FIGS. 1-5 illustrate a process for fabricating a PWB according to an exemplary implementation.

FIG. 1A is a top plan view of a substrate having a plurality of openings therethrough.

FIG. 1B is a cross-sectional view of FIG. 1A taken about the line B-B.

FIG. 2A is a top plan view of the substrate of FIG. 1 that includes a sheet of conductive material applied to both sides of the substrate. As shown, the openings in the substrate are covered by the conductive sheets.

FIG. 2B is a cross-sectional view of FIG. 2A taken about the line B-B.

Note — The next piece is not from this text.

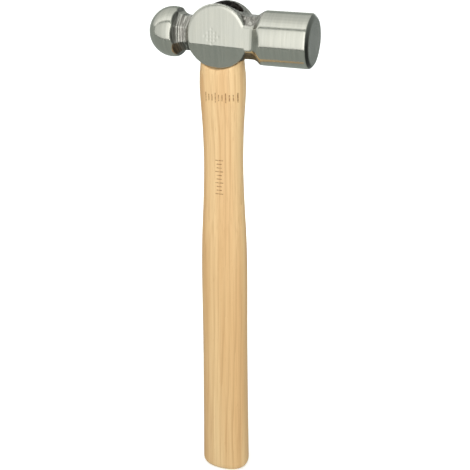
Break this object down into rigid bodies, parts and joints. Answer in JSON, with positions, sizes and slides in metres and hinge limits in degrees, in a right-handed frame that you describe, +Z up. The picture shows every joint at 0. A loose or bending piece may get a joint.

FIG. 3A is similar to FIG. 2A and illustrates the masking and etching of a top surface to form a PWB.

FIG. 3B is a cross-sectional view of FIG. 3A taken about the line B-B.

FIG. 4A is similar to FIG. 3A and illustrates the formation of a conductive tab formed within the openings.

FIG. 4B is a cross-sectional view of FIG. 4A taken about the line B-B.

FIG. 5 is the same as FIG. 4A with one of the tabs placed into contact with a terminal of an electrochemical cell.

FIG. 6A is a top plan view of a PWB according to another exemplary implementation.

FIG. 6B is a cross-sectional view of FIG. 6A taken about the line B-B.

FIG. 6C is a cross-sectional view of FIG. 6A taken about the line C-C.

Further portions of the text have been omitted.